**Provided material:**
* * * * *

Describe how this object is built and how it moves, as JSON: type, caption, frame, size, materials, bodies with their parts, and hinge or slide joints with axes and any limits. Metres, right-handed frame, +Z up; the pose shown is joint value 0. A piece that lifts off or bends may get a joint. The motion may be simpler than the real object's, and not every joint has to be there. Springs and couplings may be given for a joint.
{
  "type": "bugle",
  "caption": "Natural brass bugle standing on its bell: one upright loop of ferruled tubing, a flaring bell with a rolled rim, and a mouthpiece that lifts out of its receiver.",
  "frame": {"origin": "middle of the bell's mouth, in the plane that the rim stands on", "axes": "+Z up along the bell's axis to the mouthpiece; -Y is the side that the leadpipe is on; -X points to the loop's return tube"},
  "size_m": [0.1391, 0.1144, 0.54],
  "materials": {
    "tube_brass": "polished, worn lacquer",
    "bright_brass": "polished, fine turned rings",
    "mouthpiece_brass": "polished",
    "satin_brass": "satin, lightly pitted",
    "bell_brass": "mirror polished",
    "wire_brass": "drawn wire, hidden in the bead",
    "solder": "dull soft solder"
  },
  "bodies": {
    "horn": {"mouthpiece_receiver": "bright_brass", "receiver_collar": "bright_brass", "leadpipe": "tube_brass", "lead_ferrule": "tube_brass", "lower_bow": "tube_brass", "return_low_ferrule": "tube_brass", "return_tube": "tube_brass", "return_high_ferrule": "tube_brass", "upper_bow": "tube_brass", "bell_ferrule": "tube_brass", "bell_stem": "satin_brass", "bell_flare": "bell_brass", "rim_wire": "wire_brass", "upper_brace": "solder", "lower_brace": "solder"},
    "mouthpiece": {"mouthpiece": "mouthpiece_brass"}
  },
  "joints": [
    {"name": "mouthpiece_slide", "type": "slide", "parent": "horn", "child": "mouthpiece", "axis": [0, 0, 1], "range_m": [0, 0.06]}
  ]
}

* * * * *

Each line of the material must be restated exactly.

Describe how this object is built and how it moves, as JSON: type, caption, frame, size, materials, bodies with their parts, and hinge or slide joints with axes and any limits. Metres, right-handed frame, +Z up; the pose shown is joint value 0. A piece that lifts off or bends may get a joint. The motion may be simpler than the real object's, and not every joint has to be there. Springs and couplings may be given for a joint.
{
  "type": "bugle",
  "caption": "Natural brass bugle standing on its bell: one upright loop of ferruled tubing, a flaring bell with a rolled rim, and a mouthpiece that lifts out of its receiver.",
  "frame": {"origin": "middle of the bell's mouth, in the plane that the rim stands on", "axes": "+Z up along the bell's axis to the mouthpiece; -Y is the side that the leadpipe is on; -X points to the loop's return tube"},
  "size_m": [0.1391, 0.1144, 0.54],
  "materials": {
    "tube_brass": "polished, worn lacquer",
    "bright_brass": "polished, fine turned rings",
    "mouthpiece_brass": "polished",
    "satin_brass": "satin, lightly pitted",
    "bell_brass": "mirror polished",
    "wire_brass": "drawn wire, hidden in the bead",
    "solder": "dull soft solder"
  },
  "bodies": {
    "horn": {"mouthpiece_receiver": "bright_brass", "receiver_collar": "bright_brass", "leadpipe": "tube_brass", "lead_ferrule": "tube_brass", "lower_bow": "tube_brass", "return_low_ferrule": "tube_brass", "return_tube": "tube_brass", "return_high_ferrule": "tube_brass", "upper_bow": "tube_brass", "bell_ferrule": "tube_brass", "bell_stem": "satin_brass", "bell_flare": "bell_brass", "rim_wire": "wire_brass", "upper_brace": "solder", "lower_brace": "solder"},
    "mouthpiece": {"mouthpiece": "mouthpiece_brass"}
  },
  "joints": [
    {"name": "mouthpiece_slide", "type": "slide", "parent": "horn", "child": "mouthpiece", "axis": [0, 0, 1], "range_m": [0, 0.06]}
  ]
}